── Recorded data
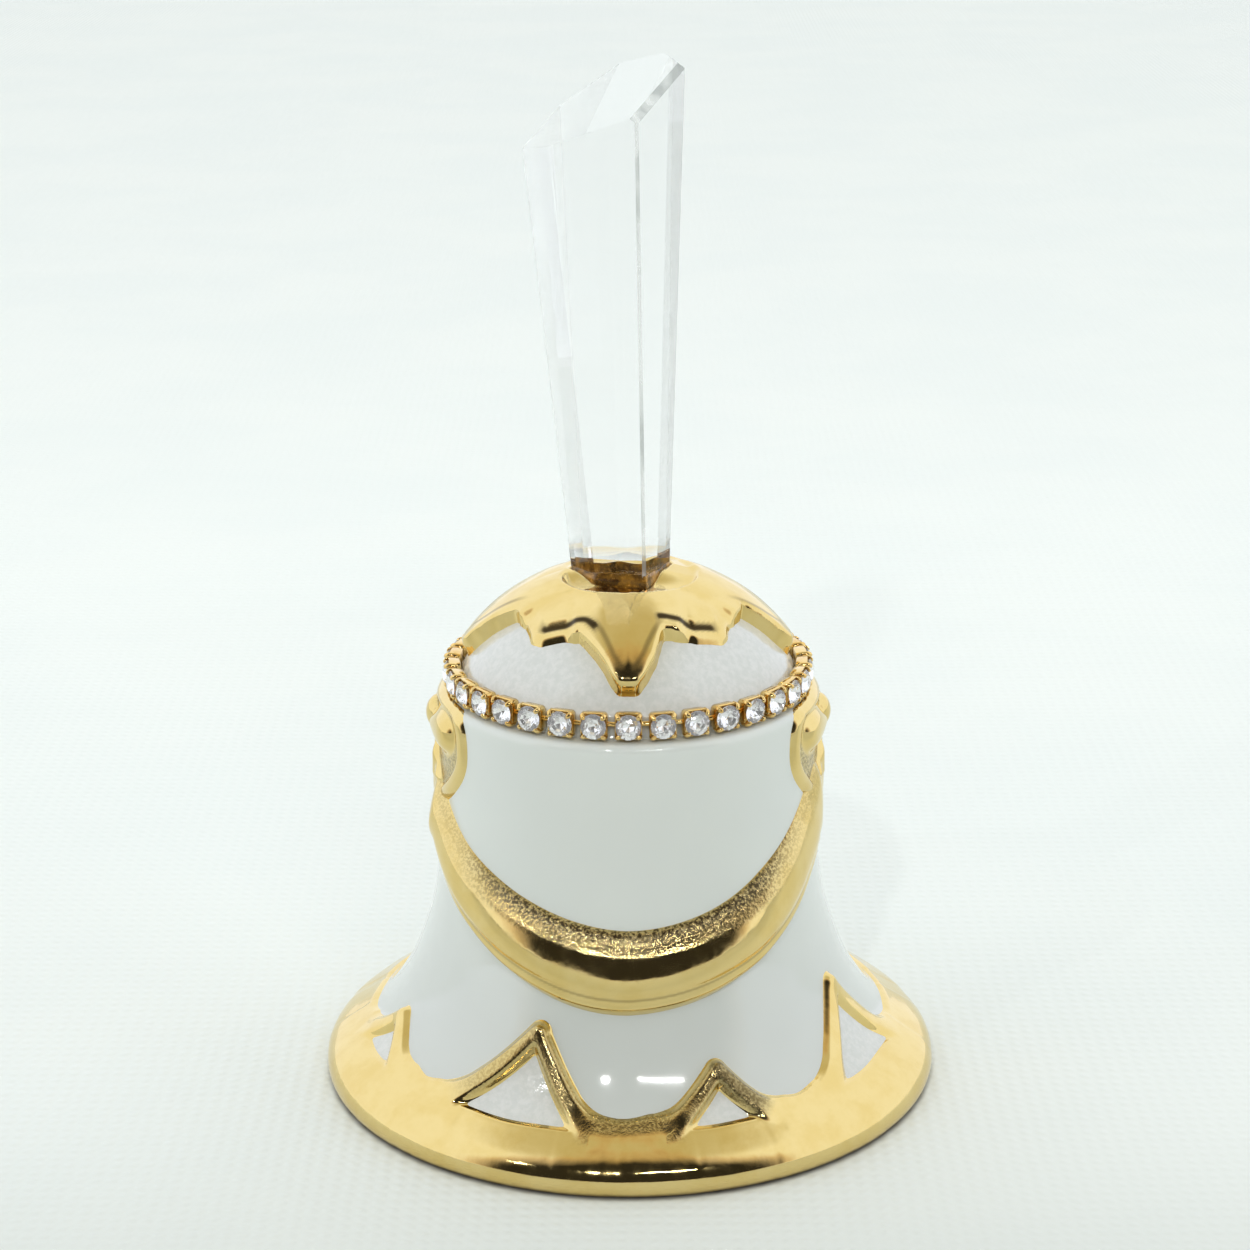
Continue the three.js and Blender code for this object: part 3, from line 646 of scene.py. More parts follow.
def swag_borders():
    """Upper and lower border of a swag, as (bearing, height) lines from its middle to one end."""
    upper = [(b, min(27.1 + 2.6 * (b / 30) ** 1.9, 41.5)) for b in np.arange(0, 90.1, 3)]
    lower = [(b, 17.5 + 2.6 * (b / 30) ** 1.75) for b in np.arange(0, 75.1, 3)]
    lower += [(78, 30.0), (82, 31.4), (85, 33.0), (87, 35.5), (88.0, 38), (SWAG_END_BEARING, 42.5)]
    return np.array(upper), np.array(lower)


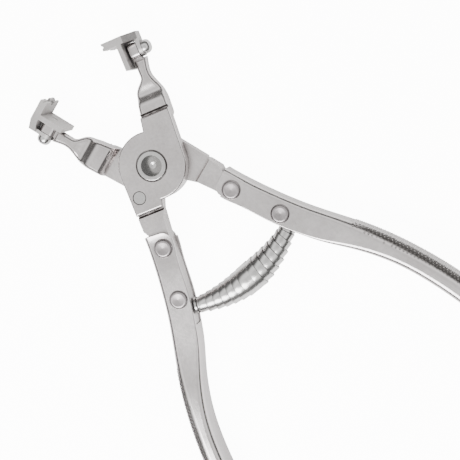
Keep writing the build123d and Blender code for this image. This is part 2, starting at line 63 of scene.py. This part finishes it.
# ---------------------------------------------------------------- materials
class Maker:
    """Small helper that adds nodes to one material and links them."""

    def __init__(self, name):
        self.material = bpy.data.materials.new(name)
        self.material.use_nodes = True
        self.tree = self.material.node_tree
        self.shader = self.tree.nodes["Principled BSDF"]

    def node(self, kind, inputs=None, **settings):
        made = self.tree.nodes.new(kind)
        for key, value in settings.items():
            setattr(made, key, value)
        for key, value in (inputs or {}).items():
            if isinstance(value, bpy.types.NodeSocket):
                self.tree.links.new(value, made.inputs[key])
            else:
                made.inputs[key].default_value = value
        return made

    def link(self, output, target):
        self.tree.links.new(output, target)

    def noise(self, scale, detail, rough):
        place = self.node("ShaderNodeTexCoord").outputs["Object"]
        return self.node("ShaderNodeTexNoise", {"Vector": place, "Scale": scale, "Detail": detail,
                                                "Roughness": rough}).outputs["Fac"]

    def ramp(self, fac, low_stop, high_stop):
        made = self.node("ShaderNodeValToRGB", {"Fac": fac})
        for element, (place, colour) in zip(made.color_ramp.elements, (low_stop, high_stop)):
            element.position = place
            element.color = (*colour, 1.0)
        return made.outputs["Color"]

    def to_range(self, fac, low, high, out_low, out_high):
        return self.node("ShaderNodeMapRange", {"Value": fac, "From Min": low, "From Max": high,
                                                "To Min": out_low, "To Max": out_high}).outputs["Result"]

    def mix(self, share, first, second):
        return self.node("ShaderNodeMix", {"Factor": share, "A": first, "B": second},
                         data_type="RGBA").outputs["Result"]

    def combine(self, operation, first, second):
        return self.node("ShaderNodeMath", {0: first, 1: second}, operation=operation).outputs[0]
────
What is needed here is an exact reproduction of all the entries.

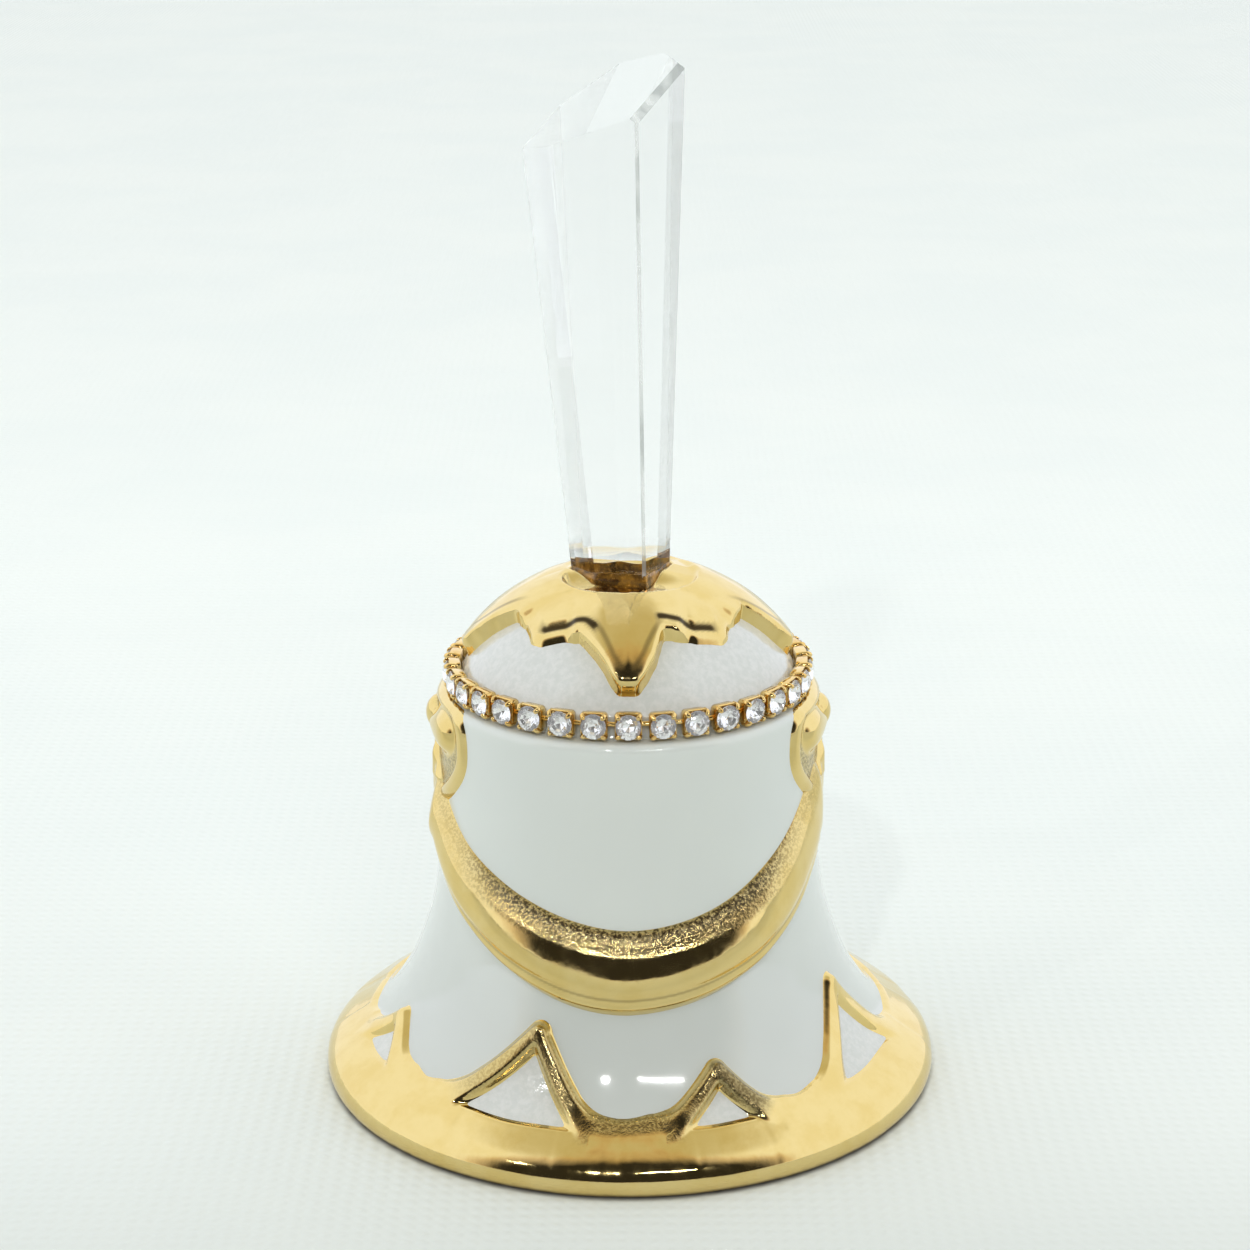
Continue the three.js and Blender code for this object: part 3, from line 646 of scene.py. More parts follow.
def swag_borders():
    """Upper and lower border of a swag, as (bearing, height) lines from its middle to one end."""
    upper = [(b, min(27.1 + 2.6 * (b / 30) ** 1.9, 41.5)) for b in np.arange(0, 90.1, 3)]
    lower = [(b, 17.5 + 2.6 * (b / 30) ** 1.75) for b in np.arange(0, 75.1, 3)]
    lower += [(78, 30.0), (82, 31.4), (85, 33.0), (87, 35.5), (88.0, 38), (SWAG_END_BEARING, 42.5)]
    return np.array(upper), np.array(lower)


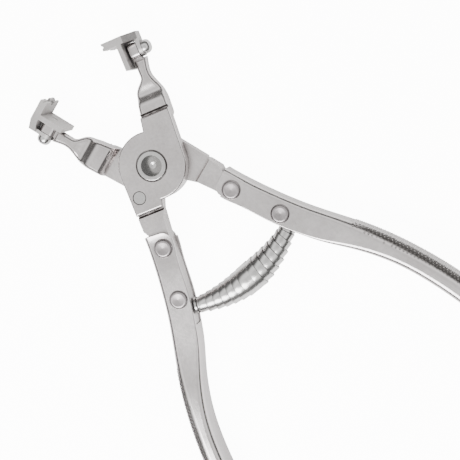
Keep writing the build123d and Blender code for this image. This is part 2, starting at line 63 of scene.py. This part finishes it.
# ---------------------------------------------------------------- materials
class Maker:
    """Small helper that adds nodes to one material and links them."""

    def __init__(self, name):
        self.material = bpy.data.materials.new(name)
        self.material.use_nodes = True
        self.tree = self.material.node_tree
        self.shader = self.tree.nodes["Principled BSDF"]

    def node(self, kind, inputs=None, **settings):
        made = self.tree.nodes.new(kind)
        for key, value in settings.items():
            setattr(made, key, value)
        for key, value in (inputs or {}).items():
            if isinstance(value, bpy.types.NodeSocket):
                self.tree.links.new(value, made.inputs[key])
            else:
                made.inputs[key].default_value = value
        return made

    def link(self, output, target):
        self.tree.links.new(output, target)

    def noise(self, scale, detail, rough):
        place = self.node("ShaderNodeTexCoord").outputs["Object"]
        return self.node("ShaderNodeTexNoise", {"Vector": place, "Scale": scale, "Detail": detail,
                                                "Roughness": rough}).outputs["Fac"]

    def ramp(self, fac, low_stop, high_stop):
        made = self.node("ShaderNodeValToRGB", {"Fac": fac})
        for element, (place, colour) in zip(made.color_ramp.elements, (low_stop, high_stop)):
            element.position = place
            element.color = (*colour, 1.0)
        return made.outputs["Color"]

    def to_range(self, fac, low, high, out_low, out_high):
        return self.node("ShaderNodeMapRange", {"Value": fac, "From Min": low, "From Max": high,
                                                "To Min": out_low, "To Max": out_high}).outputs["Result"]

    def mix(self, share, first, second):
        return self.node("ShaderNodeMix", {"Factor": share, "A": first, "B": second},
                         data_type="RGBA").outputs["Result"]

    def combine(self, operation, first, second):
        return self.node("ShaderNodeMath", {0: first, 1: second}, operation=operation).outputs[0]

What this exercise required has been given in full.